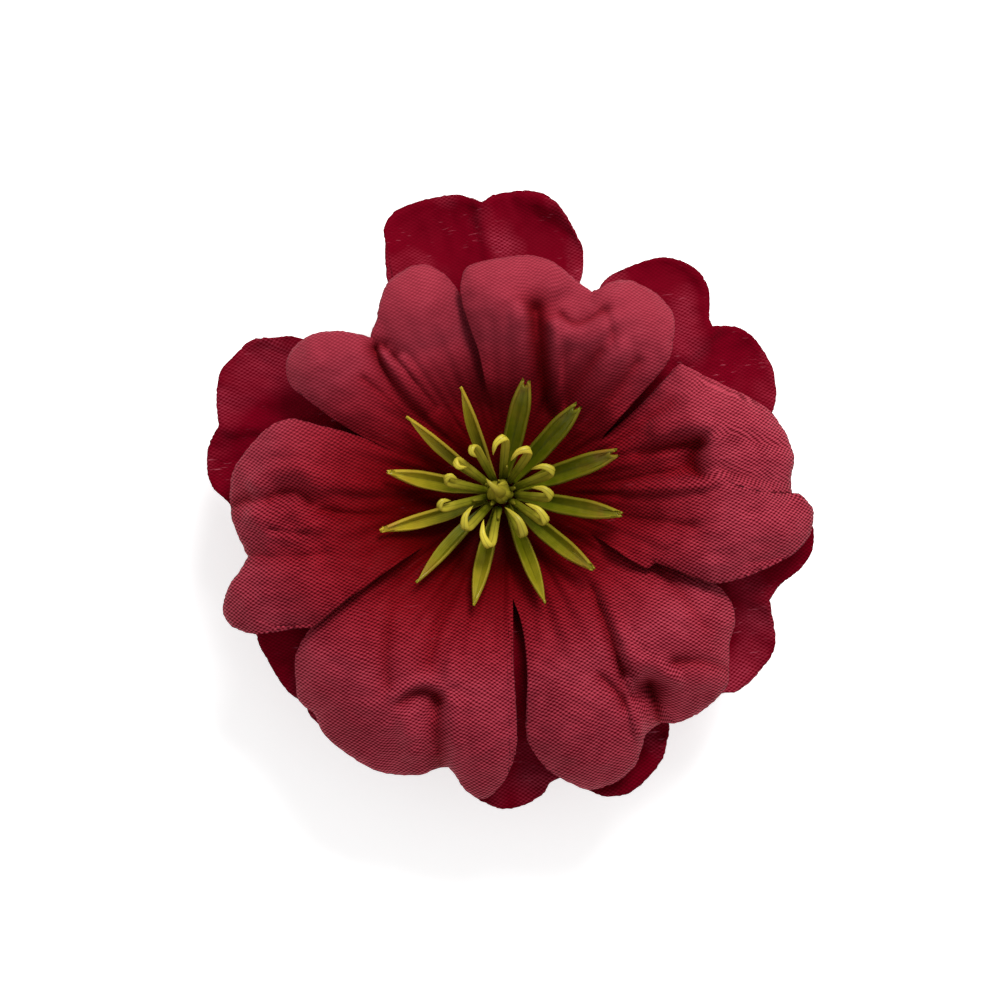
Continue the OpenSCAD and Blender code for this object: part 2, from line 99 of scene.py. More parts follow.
# Each petal is an outline that runs clockwise: its root, one lobe, the notch, the other lobe and
# its other root. Points are (degrees anticlockwise from +X, millimetres from the petals' centre).
# lift raises the first and the last edge, so that a petal lies over or under its neighbour.
# Domes, pits and strokes are in millimetres about the petals' centre: a dome or pit is
# (x, y, height, radius), and a stroke is (height at its start, height at its end, half-width, three
# points of a bent line).
UPPER_PETALS = [
    dict(
        first=[(161.3, 15.8), (158.8, 23), (156.8, 28.3), (155, 32), (154, 35), (152, 36.7), (149, 37.8),
            (145.4, 37.8), (141, 36.7), (137, 34.5), (134.4, 32.5), (131.5, 30.2)],
        last=[(130.4, 30.6), (127, 31.7), (124.5, 33), (121, 34.8), (118, 35.6), (113.5, 36), (110, 35.6),
            (107, 34), (105, 32), (103.6, 29.7), (101.5, 22), (98.5, 12.5)],
        lift=(0.3, -1.6),
        domes=[(-22, 17, 1.5, 7), (-14, 28, 2.6, 5.5), (-26, 22.5, 1.8, 5), (-17, 21.5, -1.6, 3),
            (-6.8, 13.4, -1.8, 2.8)],
        strokes=[(-3.4, -1.2, 0.7, [(-19.4, 20.9), (-18.2, 17.3), (-12.4, 11.4)]),
            (2.0, 0.9, 0.75, [(-17.9, 20.4), (-15.1, 15.4), (-9.5, 9.3)]),
            (-2.8, -1.2, 0.5, [(-17.9, 21.1), (-13.8, 16.6), (-10.5, 12.4)]),
            (1.6, 0.6, 0.7, [(-15.3, 18.9), (-12.3, 15.1), (-9, 10.9)]),
            (-1.4, -0.6, 0.7, [(-21, 16.5), (-17.5, 13.6), (-13.5, 9.8)])],
    ),
    dict(
        first=[(98.5, 12.5), (101, 16.3), (101.3, 21), (102.6, 24.7), (103.2, 29.2), (102, 32),
            (99.8, 33.5), (95.8, 34), (90.5, 34.4), (85.4, 34.9), (81, 34.8), (76.6, 33.9), (72.4, 32.8),
            (67, 32)],
        last=[(65.4, 32.9), (64, 34.2), (60.3, 35.8), (55.7, 36.3), (51, 36.3), (46.6, 35.5), (42.6, 33),
            (39.4, 30.5), (37.8, 27.7), (36.4, 24.6), (34, 20.6), (31.4, 17.6), (28.5, 15.5)],
        lift=(1.6, 1.2),
        domes=[(-1, 27, 2.4, 5.5), (19, 23, 2.6, 6.5), (10.5, 28.3, -2.2, 2.2)],
        strokes=[(-5.8, -2.6, 1.2, [(4.1, 26.6), (4.7, 21), (6.1, 12.1)]),
            (1.8, 1.0, 0.6, [(6.9, 24.2), (7.2, 16.6), (7.9, 11.8)]),
            (1.4, 0.5, 1.0, [(1.6, 26), (1.6, 19), (1.2, 12)]),
            (-1.3, -1.1, 0.45, [(8.0, 25.9), (9.6, 23.1), (13.8, 26.3)]),
            (0.7, 0.8, 0.9, [(7.9, 24.0), (10, 20.6), (14.9, 24.8)]),
            (-1.2, -0.5, 0.5, [(14.6, 26.4), (15.2, 24), (15.8, 20.5)]),
            (-1.4, -0.5, 0.9, [(13.5, 20.5), (10.5, 16), (7.5, 11)]),
            (-1.3, -0.6, 0.8, [(19, 19), (15.5, 14), (12, 10)]),
            (1.0, 0.6, 0.9, [(16.5, 21), (13, 15), (9.5, 10)])],
    ),
    dict(
        first=[(28.5, 15.5), (33, 23.6), (36.4, 31), (35.5, 32), (31, 33.5), (26, 35.6), (22, 37.9),
            (17.6, 40.4), (13.6, 41.7), (9.6, 42.5), (6.4, 42.7), (3.2, 42), (-0.3, 42.2)],
        last=[(-0.7, 43.6), (-3, 45.4), (-4, 45.6), (-7.7, 45.4), (-11, 44), (-13.8, 42), (-17.6, 38.6),
            (-21, 35.8), (-23.5, 33.5), (-24.2, 31.4), (-24.6, 28.5), (-25.6, 24), (-29, 22.7),
            (-26.3, 13.8)],
        lift=(-1.6, 1.8),
        domes=[(30, 13, 2.2, 6.5), (34, -5, 2.2, 7), (26.6, 5.6, -1.2, 2.2)],
        strokes=[(-1.4, -3.2, 0.65, [(19.7, 5.5), (23.8, 6.8), (28.1, 7.1)]),
            (-2.6, -2.2, 0.6, [(28.4, 7.1), (25.8, 4.4), (28.4, 2.1)]),
            (-0.6, -2.2, 1.3, [(16, 1.6), (22, 2.6), (27.2, 3.6)]),
            (0.8, 0.8, 0.9, [(30.2, 7.2), (28.4, 4.5), (30.2, 2.0)]),
            (1.2, 1.6, 0.7, [(18.2, 0.3), (23.4, 0.9), (28.5, 1.2)]),
            (0.5, 0.2, 1.3, [(30.4, 8.6), (34, 9.8), (40, 9.2)]),
            (0.5, 0.2, 1.3, [(30.6, 5.4), (34.5, 5.8), (41, 3.8)]),
            (-0.5, -0.2, 0.9, [(31, 7), (35, 7.8), (41, 6.6)]),
            (-0.5, -0.2, 0.9, [(31, 3.2), (34.5, 2.4), (41.5, 0)]),
            (1.8, 1.2, 0.9, [(22, 9.2), (25.5, 10.6), (28.5, 9.8)]),
            (-1.2, -0.4, 0.9, [(24, 13), (19.5, 9.5), (14, 6)]),
            (-1.2, -0.4, 0.9, [(27, -5), (21, -4), (14, -3)])],
    ),
    dict(
        first=[(-26.3, 13.8), (-26, 23.5), (-24, 29), (-24, 33.6), (-25, 35.3), (-26.5, 37), (-30, 38.8),
            (-34, 39.6), (-39.6, 42.5), (-41.7, 43.4), (-45, 43.5), (-49, 43.4), (-53.6, 42.5),
            (-56, 41.2)],
        last=[(-58.8, 41), (-60.6, 41.3), (-62.4, 42.8), (-65, 44.7), (-69, 45.9), (-72.6, 46), (-75, 45.7),
            (-78.3, 43.7), (-81.4, 41.5), (-84.3, 38.2), (-85.4, 35), (-84, 29), (-83.2, 24), (-83.7, 19.4),
            (-87, 15.8)],
        lift=(-1.8, 0.2),
        domes=[(29, -22, 2.2, 7.5), (12, -35, 2.4, 6.5), (20.6, -28.8, -2.4, 1.5), (24.6, -32, -1.4, 2.8)],
        strokes=[(-1.2, -3.4, 0.55, [(12.6, -14.4), (15.3, -22.4), (18.4, -30.4)]),
            (1.0, 2.2, 0.6, [(14.4, -15.4), (17.4, -21.4), (19.2, -26.4)]),
            (2.4, 1.6, 0.55, [(17.6, -27.6), (18.4, -31), (19.4, -35.4)]),
            (-3.2, -1.6, 0.7, [(21, -28.4), (22.2, -31.6), (22.6, -35.5)]),
            (1.6, 2.0, 0.8, [(17.9, -24.1), (21.6, -25.7), (24.4, -27.2)]),
            (-1.0, -1.8, 0.5, [(13.4, -26.8), (15.6, -28.4), (17.2, -31.2)]),
            (-1.8, -0.6, 0.7, [(24.5, -25), (28, -24.5), (32, -26)]),
            (-1.2, -0.5, 0.9, [(22, -11), (26, -15), (29, -20)])],
    ),
    dict(
        first=[(-87, 15.8), (-88, 25.5), (-87.7, 32.3), (-88, 37.4), (-89.4, 40.8), (-91.2, 43.4),
            (-93.4, 45.3), (-95, 45.7), (-98, 44.6), (-100.3, 42.5), (-102, 41.6)],
        last=[(-104.2, 42.2), (-107, 43.7), (-111, 45), (-115.4, 45.7), (-120, 45.6), (-126, 45.2),
            (-129.3, 44.3), (-131, 43.5), (-134.6, 43.8), (-137.3, 42.5), (-141.6, 40), (-144.2, 37),
            (-146, 33), (-147, 24), (-146.6, 14.4)],
        lift=(0.2, -1.8),
        domes=[(-22, -27, 2.2, 7.5), (-4.5, -34, 2.6, 5.5), (-11.8, -30.0, -0.8, 1.8)],
        strokes=[(1.0, 1.3, 0.6, [(-16.4, -29.8), (-12.0, -25.6), (-8.2, -30.0)]),
            (-1.2, -1.8, 0.5, [(-15.4, -31.0), (-12, -27.6), (-9.8, -30.6)]),
            (-1.8, -1.8, 0.8, [(-10.4, -30), (-10.6, -36), (-9.6, -42)]),
            (2.0, 1.0, 0.85, [(-7.8, -31), (-7.4, -36), (-7.2, -41)]),
            (2.0, 1.0, 0.85, [(-14.6, -33), (-14.2, -37), (-12.8, -41.5)]),
            (-0.5, -1.6, 0.9, [(-8, -13), (-10, -19), (-11.5, -25)]),
            (0.4, 1.4, 0.9, [(-5.5, -13), (-6.8, -20), (-8, -27)]),
            (-0.4, -1.6, 0.8, [(-16, -14), (-18.5, -20), (-17.5, -28)])],
    ),
    dict(
        first=[(-146.6, 14.4), (-146.8, 19.7), (-146.4, 23.9), (-146.2, 28), (-145.6, 32.3), (-145.5, 35),
            (-147, 36), (-149, 39.9), (-151, 43), (-154, 45.3), (-156.5, 45.8), (-158.4, 45.2),
            (-161.3, 43.3), (-163.7, 40.9), (-166, 39.4)],
        last=[(-168.3, 39.8), (-173, 40.6), (-175.4, 40.9), (-179.5, 41), (-184, 40.6), (-188, 39.2),
            (-192.3, 37.5), (-196, 35.7), (-198.6, 33.5), (-199, 31.5), (-199.3, 29.5), (-200, 26),
            (-200.4, 22.5), (-199.6, 18.7), (-198.7, 15.8)],
        lift=(1.8, 0.3),
        domes=[(-32, 7, 2.0, 6), (-35, -14, 2.4, 6.5), (-31.5, -1.5, -1.4, 2.4)],
        strokes=[(1.3, 1.2, 0.9, [(-36.5, 1.2), (-32, 5.2), (-27.2, 0.8)]),
            (1.3, 0.9, 0.9, [(-37, -3.5), (-32, -8.5), (-27, -4.4)]),
            (-1.6, -1.2, 0.5, [(-35, -1.2), (-31.5, 1.6), (-28.8, -1.6)]),
            (1.0, 0.8, 0.8, [(-34, -4), (-31, -1.6), (-29.2, -4.6)]),
            (-1.5, -1.0, 0.5, [(-34.5, -5.4), (-31.5, -6.2), (-29, -6)]),
            (-0.4, -1.8, 0.9, [(-13, -3.5), (-20, -3.8), (-27, -2.8)]),
            (0.4, 1.6, 0.9, [(-14, 0), (-20, 0.2), (-27, 2)]),
            (-1.8, -0.6, 0.8, [(-38, -1), (-41, -2), (-43, -4)]),
            (-1.2, -0.5, 0.9, [(-39, -9), (-33, -10), (-26, -9)])],
    ),
]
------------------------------
Go through the material above and count the lines that contain "from"; answer with the number alone.

2